━━━ SUPPLIED INFORMATION ━━━

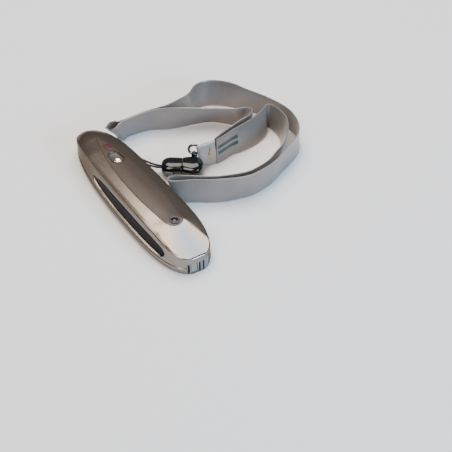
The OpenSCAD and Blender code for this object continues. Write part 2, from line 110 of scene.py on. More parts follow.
def lathe(profile, place, steps=64):
    """A profile of (radius, height) turned about the vertical through place."""
    x, y = place
    return loft([[(x + r * math.cos(a), y + r * math.sin(a), z) for a in turn(steps)] for r, z in profile])


def cut(obj, tools, angle=32):
    """Subtracts closed tools, each given as (points, faces), and tidies the result."""
    for points, faces in tools:
        tool = add_mesh("tool", points, faces)
        tidy_mesh(tool, angle)
        mod = obj.modifiers.new("cut", "BOOLEAN")
        mod.operation = "DIFFERENCE"
        mod.solver = "EXACT"
        mod.object = tool
        depsgraph = bpy.context.evaluated_depsgraph_get()
        result = bpy.data.meshes.new_from_object(obj.evaluated_get(depsgraph))
        obj.modifiers.clear()
        obj.data = result
        bpy.data.objects.remove(tool)
    tidy_mesh(obj, angle)


def block(low, high):
    """Points and faces of a box."""
    (x0, y0, z0), (x1, y1, z1) = low, high
    rings = [[(x, y0, z0), (x, y1, z0), (x, y1, z1), (x, y0, z1)] for x in (x0, x1)]
    return loft(rings)


def post(x, y, radius, z0, z1, steps=40):
    """Points and faces of an upright cylinder."""
    return lathe([(radius, z0), (radius, z1)], (x, y), steps)


# ---------------- materials


def nodes_of(name):
    """A new material with its node tree, shader and object coordinates."""
    mat = bpy.data.materials.new(name)
    mat.use_nodes = True
    tree = mat.node_tree
    shader = tree.nodes["Principled BSDF"]
    coords = tree.nodes.new("ShaderNodeTexCoord")
    return mat, tree, shader, coords.outputs["Object"]


def noise(tree, coords, scale, detail=4):
    """A 0 to 1 noise value; scale counts its patches in a metre."""
    node = tree.nodes.new("ShaderNodeTexNoise")
    node.inputs["Scale"].default_value = scale
    node.inputs["Detail"].default_value = detail
    node.inputs["Roughness"].default_value = 0.55
    tree.links.new(coords, node.inputs["Vector"])
    return node.outputs["Fac"]


def ramp(tree, fac, stops):
    """A colour ramp from (position, colour) stops."""
    node = tree.nodes.new("ShaderNodeValToRGB")
    elements = node.color_ramp.elements
    while len(elements) < len(stops):
        elements.new(0.5)
    for element, (at, colour) in zip(elements, stops):
        element.position = at
        element.color = (*colour, 1)
    tree.links.new(fac, node.inputs["Fac"])
    return node.outputs["Color"]


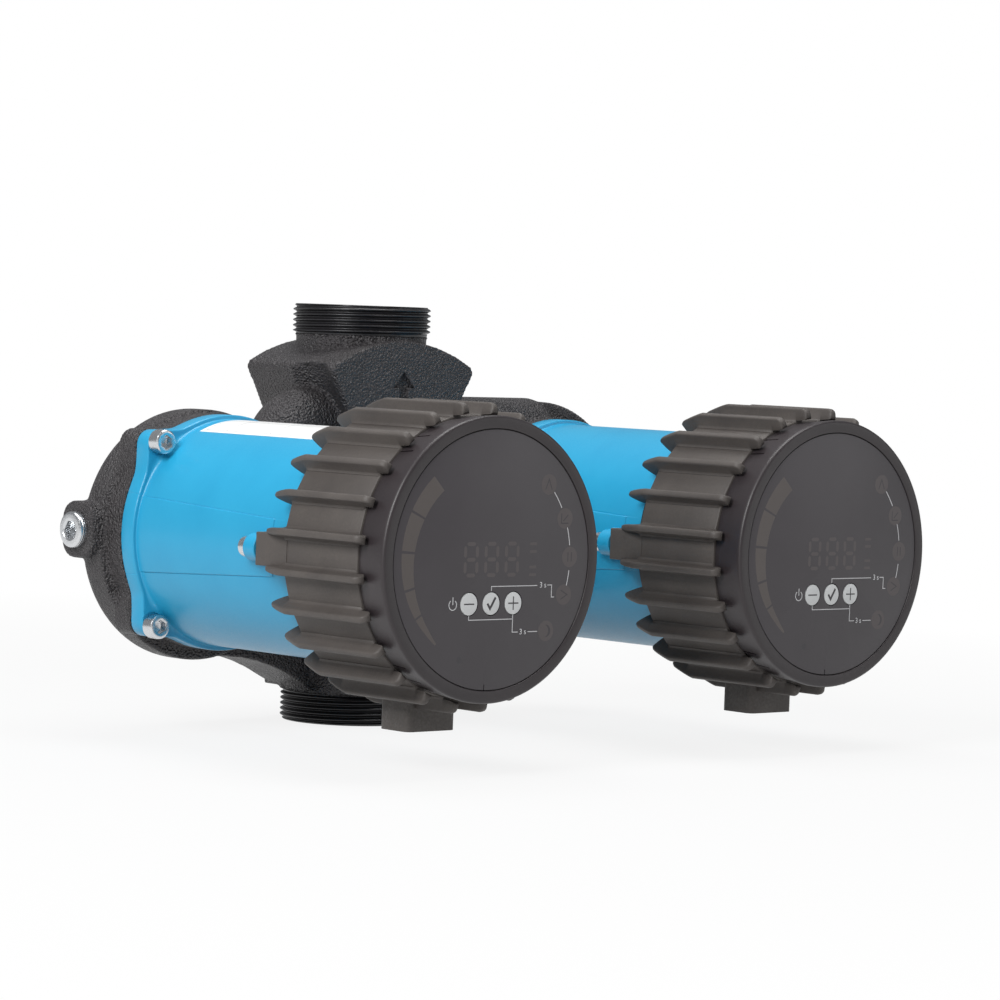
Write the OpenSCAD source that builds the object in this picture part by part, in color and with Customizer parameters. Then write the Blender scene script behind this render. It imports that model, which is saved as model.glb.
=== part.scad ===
// Twin-head wet-rotor circulation pump.
// Two canned motors side by side drive two impellers in one cast housing. The housing has a
// threaded inlet below, a threaded outlet above and a changeover flap where the two
// discharge ducts meet.
// Origin: centre of the inlet's sealing face. +Z runs up the port axis, the heads face -Y.

/* [Ports] */
// Length between the sealing faces of the inlet and the outlet
port_height = 180; // [176:1:200]
// Height of the two motor axes above the inlet face
axis_height = 84; // [83:1:90]
// Major diameter of the pipe thread on both ports
thread_d = 59.6; // [58:0.1:62]
// Length of each pipe thread
thread_len = 12.4; // [10:0.1:14]
// Diameter of the neck below the thread
neck_d = 56.4; // [54:0.1:57]
// Bore of the outlet port
port_bore_d = 38; // [34:1:40]
// Bore of the inlet port
inlet_bore_d = 39; // [36:1:41]

/* [Manifold] */
// Width of the manifold across its shoulders
manifold_w = 80; // [76:1:84]
// Depth of the manifold, front to back
manifold_d = 59.4; // [56:0.2:62]
// Height of the manifold's shoulders above the motor axes
shoulder_h = 69.5; // [66:0.5:72]
// Rise of the manifold's crown above its shoulders
crown_rise = 11.7; // [9.7:0.1:14]
// Width at the foot of the manifold, where the inlet neck leaves it
foot_w = 50; // [48:1:56]
// Depth of the foot's underside below the motor axes
foot_h = 69.8; // [66:0.2:71]
// Wall of the cast passages
cast_wall = 5; // [4:0.5:6]
// Outer radius of the discharge ducts
duct_r = 14; // [13:0.5:14.5]
// Outer radius of the suction dome behind each impeller
dome_r = 22; // [20:0.5:24]

/* [Volutes] */
// Distance between the two motor axes
head_spacing = 190; // [186:1:196]
// Outer radius of the left volute
left_volute_r = 52.3; // [51:0.1:53]
// Outer radius of the right volute
right_volute_r = 53.5; // [52:0.1:54]
// Radius of the volute chambers
chamber_r = 46; // [44:0.5:46.5]
// Rounding of a volute's rear edge
volute_round = 6; // [4:0.5:8]
// Distance from the port axis forward to the casing's front face
casing_face = 22.6; // [22:0.1:24]
// Thickness of the casing's screwed flange
casing_flange_t = 11.1; // [9:0.1:12]

/* [Flanges] */
// Radius of the round part of both flanges
flange_r = 48.7; // [48:0.1:50]
// Distance of each flange screw from the motor axis, sideways and upwards
screw_offset = 37.6; // [37:0.1:38.5]
// Half the width across the flange's corner lobes
lobe_half = 42.2; // [42:0.1:44]
// Corner radius of the lobes
lobe_corner_r = 6; // [4:0.5:7]
// Thickness of the seal between casing and motor
seal_t = 0.8; // [0.6:0.1:1]
// Thickness of the motor's flange
motor_flange_t = 8; // [7:0.1:9]
// Major radius of the flange screws
flange_screw_r = 3; // [2.5:0.5:3]
// Length of the flange screws under the head
flange_screw_len = 17; // [14:1:18]

/* [Motor] */
// Outer radius of the motor housing
motor_r = 46.7; // [46:0.1:47]
// Inner radius of the motor housing
motor_bore_r = 44.2; // [44:0.1:44.4]
// Distance from the port axis to the motor housing's front end
motor_end = 128; // [126:0.5:130]
// Thickness of the motor housing's front wall
motor_wall = 3.5; // [3:0.1:4]
// Length of the stator core
stator_len = 46; // [42:1:48]
// Distance from the port axis to the stator core's rear face
stator_start = 48; // [46:0.5:50]
// Outer radius of the rotor can
can_r = 21.2; // [20.8:0.1:21.4]
// Wall of the rotor can
can_wall = 0.8; // [0.6:0.1:0.9]
// Radius of the rotor
rotor_r = 19.6; // [19:0.1:19.8]
// Radius of the shaft
shaft_r = 4.5; // [4:0.1:5]
// Outer radius of the sleeve bearings
bearing_r = 8; // [7.5:0.1:8.5]
// Length of the sleeve bearings
bearing_len = 10; // [8:0.5:11]
// Running clearance between shaft and bearings, on the radius
running_gap = 0.05; // [0.02:0.01:0.08]

/* [Impeller] */
// Radius of the impeller
impeller_r = 31; // [28:0.5:34]
// Radius of the impeller's inlet eye
eye_r = 12.2; // [11.5:0.1:12.5]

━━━

_TO BE DONE_
From the entries above, select each line containing the string "behind".

_RESULT_
Write the OpenSCAD source that builds the object in this picture part by part, in color and with Customizer parameters. Then write the Blender scene script behind this render. It imports that model, which is saved as model.glb.
// Outer radius of the suction dome behind each impeller